Anecdotal evidence – 2002
Although statistics on pregnancy outcomes for women in the Johns Hopkins study have not been published to date, there is anecdotal evidence from another 2002 study that women who have undergone embolization can become pregnant. The Inova Alexandria/Albany Medical Center Study compiled data on 65 women, ages 23 to 52 with an average age of 37, and documented that of 10 interested women, six conceived with one of the pregnancies ending in miscarriage. Researchers also noted that none of the patients experienced procedure-induced menopause, excess bleeding stopped in 41 of 43 patients, and that “bulk symptoms or feelings of pressure or heaviness in the abdomen were completely resolved or significantly reduced in 38 of 41 patients after an average of one year.”
“We used gelatin-sponge particles, which are temporary, so that the uterine arteries can reopen quickly after the fibroid treatment in order to support a pregnancy,” said Keith Sterling, M.D., interventional radiologist from Inova Alexandria Hospital and associate professor of radiology at George Washington University School of Medicine and Health Sciences in Washington, D.C. “The women in their twenties and thirties who were actively trying to become pregnant after UFE have had good success.”
British study – 2005
Results from a 2005 study from Britain add to the growing body of information on fertility related to uterine fibroid embolization.
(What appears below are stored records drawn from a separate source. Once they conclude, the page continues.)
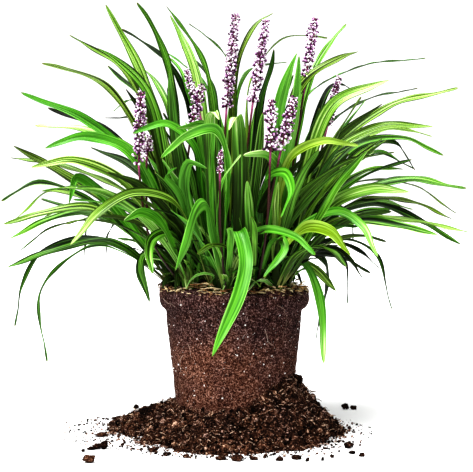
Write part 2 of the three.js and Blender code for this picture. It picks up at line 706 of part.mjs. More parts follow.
// A noted leaf passes through its three places. It grows from the nearest crown, and at the
// nearest depth, that keep it clear of the leaves already there.
function placeNotedLeaf([tipY, frontShare, width, nearX, nearZ, midX, midZ, tipX, tipZ]) {
  const wish = new THREE.Vector2(0.55 * nearX, 0.34 * tipY).clampLength(0, 58);
  const byDistance = crowns.map((c, i) => i).sort((a, b) => (
    crowns[a].distanceTo(wish) - crowns[b].distanceTo(wish)
  ));
  for (const shift of [0, 12, -12, 24, -24, 38, -38]) {
    for (const tuft of byDistance.slice(0, 7)) {
      if (tufts[tuft].length >= LEAVES_PER_TUFT) {
        continue;
      }
      const azimuth = Math.atan2(tipY + shift - crowns[tuft].y, tipX - crowns[tuft].x);
      for (const root of leafRoots(tuft, azimuth, 4.5).slice(0, 3)) {
        const depth = (share) => THREE.MathUtils.lerp(root.y, tipY + shift, share);
        const spine = new THREE.CatmullRomCurve3([
          root,
          new THREE.Vector3(nearX, depth(0.45), nearZ),
          new THREE.Vector3(midX, depth(0.75), midZ),
          new THREE.Vector3(tipX, depth(1), tipZ),
        ], false, 'centripetal');
        const leaf = { tuft, root, azimuth, spine, width };
        leaf.roll = rollToShow(leaf, frontShare);
        if (tryLeaf(leaf)) {
          return spine;
        }
      }
    }
  }
  throw new Error(`no room for the leaf with its tip at ${tipX}, ${tipZ}`);
}

for (const row of FRONT_LEAVES) {
  const spine = placeNotedLeaf(row);
  keepOpen(spine.getSpacedPoints(12).slice(7), 0.3 * row[2]);
}
LEADING_LEAVES.forEach(placeNotedLeaf);

// An arching spine: it starts steeply, leans over as it goes, and swings a little sideways.
function archingSpine(root, azimuth, length, rise, droop, swing) {
  const points = [root];
  const steps = 5;
  for (let step = 1; step <= steps; step += 1) {
    const along = (step - 0.5) / steps;
    const slope = rise - droop * along ** 1.4;
    const heading = azimuth + swing * along;
    const stride = length / steps;
    points.push(points[step - 1].clone().add(new THREE.Vector3(
      stride * Math.cos(slope) * Math.cos(heading),
      stride * Math.cos(slope) * Math.sin(heading),
      stride * Math.sin(slope),
    )));
  }
  return new THREE.CatmullRomCurve3(points, false, 'centripetal');
}

// The clump keeps inside a dome, and over the front no leaf hangs before the ball.
function insideClump(tip) {
  const reach = Math.hypot(tip.x, tip.y) / CLUMP_REACH;
  const height = (tip.z - CLUMP_WAIST) / CLUMP_RISE;
  const floor = tip.y < -40 ? CLUMP_FRONT_FLOOR - 0.16 * Math.abs(tip.x) : CLUMP_FLOOR;
  return reach ** 2 + height ** 2 < 1 && tip.z > floor;
}

function leafTotal() {
  return tufts.reduce((sum, blades) => sum + blades.length, 0);
}

const random = randomStream(FILL_SEED);
for (let round = 0; round < FILL_ROUNDS; round += 1) {
  for (let tuft = 0; tuft < TUFT_COUNT; tuft += 1) {
    if (tufts[tuft].length >= LEAVES_PER_TUFT || leafTotal() >= LEAF_COUNT) {
      continue;
    }
    const outward = Math.atan2(crowns[tuft].y, crowns[tuft].x);
    const looseness = 2.9 - 1.2 * (crowns[tuft].length() / TUFT_FIELD_RADIUS);
    const azimuth = outward + looseness * (random() - 0.5);
    const lean = random();
    const length = 120 + 180 * random();
    const rise = 1.42 - 0.42 * lean;
    const droop = 0.35 + 1.75 * lean * random() + 0.35 * lean;
    const root = leafRoots(tuft, azimuth, 5 * lean)[0];
    const spine = archingSpine(root, azimuth, length, rise, droop, 0.6 * (random() - 0.5));
    const width = 6.5 + 5.5 * random();
    const roll = 1.5 * (random() - 0.5);
    if (insideClump(spine.getPoint(1)) && !hidesOpenPlace(spine, width)) {
      tryLeaf({ tuft, root, azimuth, spine, width, roll });
    }
  }
}

// ---------------------------------------------------------------- the finished part

const part = new THREE.Group();

function addMesh(name, geometry, colour, roughness) {
  const material = new THREE.MeshStandardMaterial({ color: colour, roughness, metalness: 0 });
  const mesh = new THREE.Mesh(geometry, material);
  mesh.name = name;
  part.add(mesh);
}

function number(i) {
  return String(i + 1).padStart(2, '0');
}

addMesh('soil_root_ball', toGeometry(soilBall), 0x4a2c20, 0.95);
addMesh('loose_soil_heap', toGeometry(toSolid(soilHeap)), 0x2e1c15, 1);
crowns.forEach((centre, i) => {
  let clump = toSolid(crownGeometry(centre));
  for (const blade of tufts[i]) {
    clump = clump.add(blade.whole);
  }
  addMesh(`leaf_tuft_${number(i)}`, toGeometry(largestBody(clump)), 0x3f9a1f, 0.4);
});
stems.forEach((geometry, i) => addMesh(`flower_stem_${number(i)}`, geometry, 0x7a2c5c, 0.55));
heads.forEach((geometry, i) => addMesh(`flower_head_${number(i)}`, geometry, 0xa678b8, 0.6));

export default part;
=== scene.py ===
"""Looks of a flowering liriope clump that stands on its bare root ball in a low heap of soil.

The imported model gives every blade, stem and spike its place. This script rebuilds each of them
finely around those places, dresses it in procedural finishes, and sets a plain white studio.
Lengths are in millimetres up to MeshDraft.build, which turns them to metres.
"""

import itertools
import logging
import math
from dataclasses import dataclass, field
from enum import Enum

import bpy
import numpy as np
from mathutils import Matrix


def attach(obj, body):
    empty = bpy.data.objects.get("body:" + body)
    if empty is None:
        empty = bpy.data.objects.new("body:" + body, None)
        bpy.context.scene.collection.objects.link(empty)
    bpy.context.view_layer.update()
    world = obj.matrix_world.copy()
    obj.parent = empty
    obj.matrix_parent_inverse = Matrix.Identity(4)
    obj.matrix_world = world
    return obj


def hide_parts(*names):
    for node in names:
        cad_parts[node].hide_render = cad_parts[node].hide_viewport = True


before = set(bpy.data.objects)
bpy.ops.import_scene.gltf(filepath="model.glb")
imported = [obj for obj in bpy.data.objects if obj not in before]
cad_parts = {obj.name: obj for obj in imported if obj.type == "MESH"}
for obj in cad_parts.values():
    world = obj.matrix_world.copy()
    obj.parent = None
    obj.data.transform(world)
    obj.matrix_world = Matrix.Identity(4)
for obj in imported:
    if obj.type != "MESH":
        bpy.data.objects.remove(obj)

MM = 0.001
FULL_TURN = 2 * math.pi
GOLDEN_ANGLE = math.pi * (3 - math.sqrt(5))
Ramp = tuple[tuple[float, str], ...]  # positions and hex colours
Range = tuple[float, float]
Layer = tuple[float, float, int]  # a depth, a spacing and what picks the pattern
Skew = tuple[float, float, float]  # a common size, a rare one, and how rare that is
log = logging.getLogger("liriope")


# ------------------------------------------------------------------ small shared helpers


def linear(code: str) -> tuple[float, float, float, float]:
    """Turns an sRGB hex colour to linear light.

    Args:
        code: the colour as "#rrggbb".

    Returns:
        Red, green, blue and alpha, in linear light.
    """
    shares = [int(code[i : i + 2], 16) / 255 for i in (1, 3, 5)]
    light = [s / 12.92 if s <= 0.04045 else ((s + 0.055) / 1.055) ** 2.4 for s in shares]
    return (*light, 1.0)


def smooth(value: np.ndarray | float, low: float, high: float) -> np.ndarray:
    """Eases a value from 0 at low to 1 at high."""
    share = np.clip((value - low) / (high - low), 0, 1)
    return share * share * (3 - 2 * share)


def unit(vectors: np.ndarray) -> np.ndarray:
    """Scales each vector to a length of 1."""
    return vectors / np.maximum(np.linalg.norm(vectors, axis=-1, keepdims=True), 1e-12)


def facing(angle: float) -> np.ndarray:
    """The level direction at an angle round the axis, as x and y."""
    return np.array([math.cos(angle), math.sin(angle)])


def around(radius: np.ndarray | float, angle: np.ndarray | float, z: np.ndarray | float) -> np.ndarray:
    """The places at a radius, at an angle round the axis and at a height."""
    return np.stack(np.broadcast_arrays(radius * np.cos(angle), radius * np.sin(angle), z), axis=-1)


def turn_between(angle: np.ndarray | float, other: float) -> np.ndarray:
    """How far apart two angles are, from 0 to half a turn."""
    return np.abs((angle - other + math.pi) % FULL_TURN - math.pi)


def full_turn(count: int) -> np.ndarray:
    """Evenly spaced angles for the vertices of a ring."""
    return np.arange(count) * FULL_TURN / count


def scrambled(cells: np.ndarray, seed: int) -> np.ndarray:
    """Gives each whole-numbered cell its own number from 0 to 1.

    Args:
        cells: whole numbers, with the three coordinates in the last axis.
        seed: picks the pattern.

    Returns:
        One number for each cell.
    """
    mixed = cells[..., 0] * 73856093 ^ cells[..., 1] * 19349663 ^ cells[..., 2] * 83492791
    mixed = (mixed + seed * 374761393) & 0xFFFFFFFF
    mixed = ((mixed ^ (mixed >> 15)) * 2246822519) & 0xFFFFFFFF
    mixed = ((mixed ^ (mixed >> 13)) * 3266489917) & 0xFFFFFFFF
    return ((mixed ^ (mixed >> 16)) & 0xFFFFFF) / 0xFFFFFF


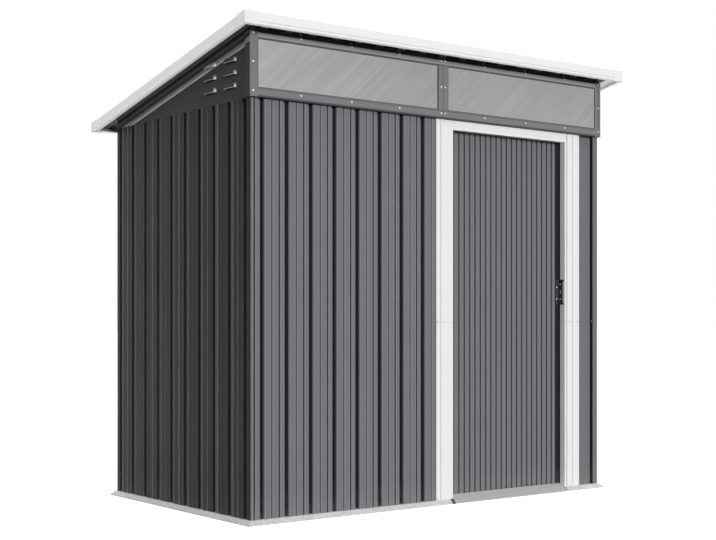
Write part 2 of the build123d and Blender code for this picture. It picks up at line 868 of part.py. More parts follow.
def roof_path(start, end):
    """Rib line of the roof sheets as (x, height): narrow ribs on broad flats."""
    half = ROOF_RIB_TOP / 2
    reach = int((roof_right - roof_left) / 2 // ROOF_RIB_PITCH) + 1
    points = []
    for i in range(-reach, reach + 1):
        middle = i * ROOF_RIB_PITCH
        points.append((middle - half - ROOF_RIB_RUN, 0))
        points.append((middle - half, ROOF_RIB_HEIGHT))
        points.append((middle + half, ROOF_RIB_HEIGHT))
        points.append((middle + half + ROOF_RIB_RUN, 0))
    return clipped(points, start, end)


def roof_sheet(start, end):
    """One roof sheet, from under the front trim to under the rear trim."""
    y_start = roof_front + SHEET_GAUGE
    outline = [(x, roof_z(y_start) + rise) for x, rise in sheet_outline(roof_path(start, end))]
    return along_y(outline, y_start, roof_rear - SHEET_GAUGE, fall=slope)


def trim_path(height):
    """Roof trim as (inward, height over the roof's underside): flange, face, groove and lip."""
    top = trim_rise
    bottom = trim_rise - height
    groove = bottom + TRIM_LIP
    return [
        (TRIM_TOP_FLANGE, top),
        (0, top),
        (0, groove + GROOVE_WIDTH),
        (TRIM_GROOVE, groove + GROOVE_WIDTH / 2),
        (0, groove),
        (0, bottom),
        (TRIM_RETURN, bottom),
    ]


def under_rear_edge(bottom):
    """Block that cuts the low end of a left trim or cap level with the rear trim."""
    outer = roof_left - 2 * CAP_GAUGE
    return block((outer, rear, bottom - TRIM_HEIGHT), (left, roof_rear + 2 * CAP_GAUGE, bottom))


def roof_trim_side():
    """White trim down the left edge of the roof, mitred at both corners, level at its low end."""
    path = [
        (roof_left + inward, roof_z(roof_front) + rise) for inward, rise in trim_path(TRIM_HEIGHT)
    ]
    trim = along_y(folded(path, SHEET_GAUGE), roof_front, roof_rear, fall=slope)
    trim = mitred(
        trim, [(roof_left, roof_front, (-1, 1, 0)), (roof_left, roof_rear, (-1, -1, 0))]
    )
    return trim - under_rear_edge(rear_edge)


def roof_trim_front():
    """White trim along the front edge of the roof."""
    path = [
        (roof_front + inward, roof_z(roof_front + inward) + rise)
        for inward, rise in trim_path(TRIM_HEIGHT)
    ]
    trim = along_x(folded(path, SHEET_GAUGE), roof_left, roof_right)
    return mitred(
        trim, [(roof_left, roof_front, (1, -1, 0)), (roof_right, roof_front, (-1, -1, 0))]
    )


def roof_trim_rear():
    """White trim along the rear edge of the roof."""
    path = [
        (roof_rear - inward, roof_z(roof_rear - inward) + rise)
        for inward, rise in trim_path(REAR_TRIM_HEIGHT)
    ]
    trim = along_x(folded(path[::-1], SHEET_GAUGE), roof_left, roof_right)
    return mitred(
        trim, [(roof_left, roof_rear, (1, 1, 0)), (roof_right, roof_rear, (-1, 1, 0))]
    )


def roof_cap(y_start, y_end, closed_at):
    """Cap over a left corner of the roof trim: top, side and one closed end."""
    level = roof_z(y_start)
    outer = roof_left - CAP_GAUGE
    inner = roof_left + CAP_LENGTH
    top = level + trim_rise
    bottom = top - TRIM_HEIGHT - CAP_GAUGE
    hook = [
        (outer, bottom),
        (outer, top + CAP_GAUGE),
        (inner, top + CAP_GAUGE),
        (inner, top),
        (roof_left, top),
        (roof_left, bottom),
    ]
    shell = along_y(hook, y_start, y_end, fall=slope)
    fall_to_end = slope * (closed_at - y_start)
    end = [
        (outer, bottom - fall_to_end),
        (outer, top + CAP_GAUGE - fall_to_end),
        (inner, top + CAP_GAUGE - fall_to_end),
        (inner, bottom - fall_to_end),
    ]
    cap = shell + along_y(end, closed_at, closed_at + CAP_GAUGE, fall=slope)
    return cap - under_rear_edge(rear_edge - CAP_GAUGE)


def roof_caps():
    """Four caps over the corners of the roof trim."""
    caps = [
        roof_cap(roof_front - CAP_GAUGE, roof_front + CAP_LENGTH, roof_front - CAP_GAUGE),
        roof_cap(roof_rear - CAP_LENGTH, roof_rear + CAP_GAUGE, roof_rear),
    ]
    return Compound(caps + [mirror(cap, about=Plane.YZ) for cap in caps])


def mirrored(shape):
    """Same piece on the other side of the shed."""
    return mirror(shape, about=Plane.YZ)


parts = {
    "base_front_rail": base_front_rail(),
    "base_rear_rail": base_rear_rail(),
    "base_left_rail": base_left_rail(),
    "base_right_rail": mirrored(base_left_rail()),
    "door_ramp": door_ramp(),
    "door_bottom_track": door_bottom_track(),
    "door_top_track": door_top_track(),
    "front_wall": front_wall(),
    "front_wall_narrow": front_wall_narrow(),
    "left_wall": left_wall(),
    "right_wall": mirrored(left_wall()),
    "rear_wall": rear_wall(),
    "corner_posts": corner_posts(),
    "mid_rails": mid_rails(),
    "left_top_rail": side_top_rail_left(),
    "right_top_rail": mirrored(side_top_rail_left()),
    "rear_top_rail": rear_top_rail(),
    "left_gable": gable_left(),
    "right_gable": mirrored(gable_left()),
    "left_gable_rail": gable_rail_left(),
    "right_gable_rail": mirrored(gable_rail_left()),
    "front_roof_beam": roof_beam(front + BEAM_SETBACK, BEAM_HEIGHT),
    "middle_roof_beam": roof_beam((front + rear) / 2, BEAM_HEIGHT),
    "roof_sheet_left": roof_sheet(sheet_start, -sheet_seam),
    "roof_sheet_middle": roof_sheet(-sheet_seam, sheet_seam),
    "roof_sheet_right": roof_sheet(sheet_seam, -sheet_start),
    "roof_trim_left": roof_trim_side(),
    "roof_trim_right": mirrored(roof_trim_side()),
    "roof_trim_front": roof_trim_front(),
    "roof_trim_rear": roof_trim_rear(),
    "roof_corner_caps": roof_caps(),
    "band_bottom_rail": band_bottom_rail(),
    "band_top_rail": band_top_rail(),
    "band_left_post": band_post_left(),
    "band_right_post": mirrored(band_post_left()),
    "band_mullion": band_mullion(),
    "window_pane_left": window_pane_left(),
    "window_pane_right": mirrored(window_pane_left()),
    "jamb_left": jamb_left(),
    "jamb_right": jamb_right(),
    "door_header": door_header(),
    "door_leaf": door_leaf(),
    "door_leading_stile": door_leading_stile(),
    "door_trailing_stile": door_trailing_stile(),
    "door_rails": door_rails(),
    "door_glides": door_glides(),
    "door_handle": door_handle(),
}

os.makedirs("parts", exist_ok=True)
for name, shape in parts.items():
    export_step(shape, f"parts/{name}.step")
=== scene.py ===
# %% [markdown]
# A small lean-to shed of ribbed sheet steel, dressed for a studio picture. Its pieces come from a
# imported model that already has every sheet, rail and jamb at its real size, so this lesson never
# moves them. It gives each one a finish, adds the screws and other small hardware, and sets up
# the light and the camera.

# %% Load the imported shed
import json
from math import cos, pi, radians, sin, tan

import bmesh
import bpy
from mathutils import Matrix, Vector


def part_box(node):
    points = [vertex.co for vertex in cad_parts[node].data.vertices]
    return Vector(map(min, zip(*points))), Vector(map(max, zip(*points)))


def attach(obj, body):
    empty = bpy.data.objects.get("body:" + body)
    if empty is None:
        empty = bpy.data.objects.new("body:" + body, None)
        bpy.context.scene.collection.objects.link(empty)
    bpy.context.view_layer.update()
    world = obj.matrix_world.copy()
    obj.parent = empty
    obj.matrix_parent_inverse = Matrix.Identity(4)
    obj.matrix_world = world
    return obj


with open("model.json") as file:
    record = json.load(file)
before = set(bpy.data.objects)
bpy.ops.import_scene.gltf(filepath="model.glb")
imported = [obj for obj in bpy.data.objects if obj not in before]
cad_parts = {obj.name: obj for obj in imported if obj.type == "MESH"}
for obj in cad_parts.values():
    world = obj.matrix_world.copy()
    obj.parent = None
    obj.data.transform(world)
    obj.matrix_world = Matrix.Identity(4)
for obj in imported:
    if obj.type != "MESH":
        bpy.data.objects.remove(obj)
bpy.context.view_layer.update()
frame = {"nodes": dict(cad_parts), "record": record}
nodes = frame["nodes"]
scene = bpy.context.scene

# %% [markdown]
# Edges of the model that the later cells measure from. Each value is read from the box of a
# piece, so the hardware stays on its rail if the shed is ever built in another size.

# %% Reference edges
MM = 0.001


def box_of(node):
    """Lowest and highest corner of a piece of the shed."""
    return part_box(node)


wall_left = box_of("left_wall")[0].x
wall_right = box_of("right_wall")[1].x
wall_front = box_of("front_wall")[0].y
wall_rear = box_of("rear_wall")[1].y
wall_foot = box_of("front_wall")[0].z
wall_top = box_of("front_wall")[1].z
band_face = box_of("band_bottom_rail")[0].y
band_low = box_of("band_bottom_rail")[0].z
band_top = box_of("band_top_rail")[1].z
jamb_face = box_of("jamb_left")[0].y
door_low, door_high = box_of("door_ramp")[0].x, box_of("door_ramp")[1].x
gable_front = box_of("left_gable")[0].y
gable_top = box_of("left_gable")[1].z
ROOF_PITCH = radians(12)
ROOF_FALL = tan(ROOF_PITCH)


def roof_line(y):
    """Height of the underside of the roof sheets."""
    return gable_top - ROOF_FALL * (y - gable_front)


print("wall runs from", round(wall_left, 4), "to", round(wall_right, 4))
print("roof line in front and rear:", [round(roof_line(y), 4) for y in (wall_front, wall_rear)])

# %% [markdown]
# The camera stands level with the lower third of the shed, so its upright edges stay parallel.
# A level camera would leave the roof near the top of the picture, and a small vertical shift
# of the lens brings it down without tilting the camera, as a photographer does with a building.

# %% Camera
CAMERA_FROM_CORNER = Vector((-2.53, -3.978, 0.737))
CAMERA_TURN = radians(-37.07)
CAMERA_LENS = 66.85
CAMERA_SHIFT = 0.0661


def placed(name, data):
    """New object in the scene."""
    made = bpy.data.objects.new(name, data)
    scene.collection.objects.link(made)
    return made


camera_data = bpy.data.cameras.new("studio_camera")
camera_data.lens = CAMERA_LENS
camera_data.shift_y = CAMERA_SHIFT
camera = placed("studio_camera", camera_data)
camera.location = Vector((wall_left, wall_front, 0)) + CAMERA_FROM_CORNER
camera.rotation_euler = (radians(90), 0, CAMERA_TURN)
scene.camera = camera
scene.view_settings.view_transform = "Standard"

# %% [markdown]
# A shader tree is easier to read when one short function adds a node, sets it up and joins its
# inputs. Inputs are given by name or, for the maths nodes, by number. Sums and products have
# short functions of their own, because nearly every mask and tone is made of them.

# %% Node helper


def feed(tree, node, inputs):
    """Links inputs of a node to sockets, or sets them to values."""
    for name, value in inputs.items():
        if isinstance(value, bpy.types.NodeSocket):
            tree.links.new(value, node.inputs[name])
        else:
            node.inputs[name].default_value = value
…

Conducted at the Royal Surrey County Hospital and the London Clinic, researchers under the lead of W.J. Walker, M.D., followed 94 UFE patients interested in becoming pregnant. Thirty-one women were able to conceive and 25 carried pregnancies to full term, with the remaining six still pregnant at the time study results were published. Further, of 10 patients who had histories of infertility problems related to their fibroids, eight had successful pregnancies.
Uterine fibroids and how embolization works
Uterine fibroid embolization (UFE) was introduced in the United States in the mid-1990s and has become an increasingly popular treatment for fibroids. These benign tumors affect an estimated 30 to even as high 70 percent of all women. In many cases (around 25 percent according to the National Institutes of Health (NIH)), the growths are so small that they do not cause any symptoms. In a substantial portion of women (as high as 77 percent per NIH), though, larger fibroids interfere with uterine function and also, depending on their location, create pressure on adjacent structures including the bladder, bowel or spinal nerves.
Embolization is a procedure that eliminates blood supply to the fibroid that interventional radiologists accomplish with real time imaging of a catheter inserted into the large artery at the groin. Requiring only an overnight stay at the hospital, UFE is considerably less invasive than major surgery in which either fibroids are removed (myomectomy) or in which the tumors and the uterus itself is taken (hysterectomy).
In sum, since the mid-1990s growing numbers of women have experienced relief from the symptoms of fibroids by opting for embolization. Also, both anecdotal and longer-term studies are appearing that indicate UFE has potential fertility outcomes comparable to the rates of myomectomies. (Myomectomy fertility rates run 35-40 percent according to John Lipman, M.D. in 2004. Britain’s W.J. Walker, M.D. found 33 percent plus of the 94 women in his study had successful pregnancies.)
Walker also observes that 10 of the women who had UFE and carried pregnancies to term had been informed that hysterectomy was their only treatment option for their fibroids. These new mothers have likely pushed away the darker hours when their fertility options seemed limited and their horizons quite clouded. Now they are probably sending their interventional radiologists thank you notes on their babies’ birthdays.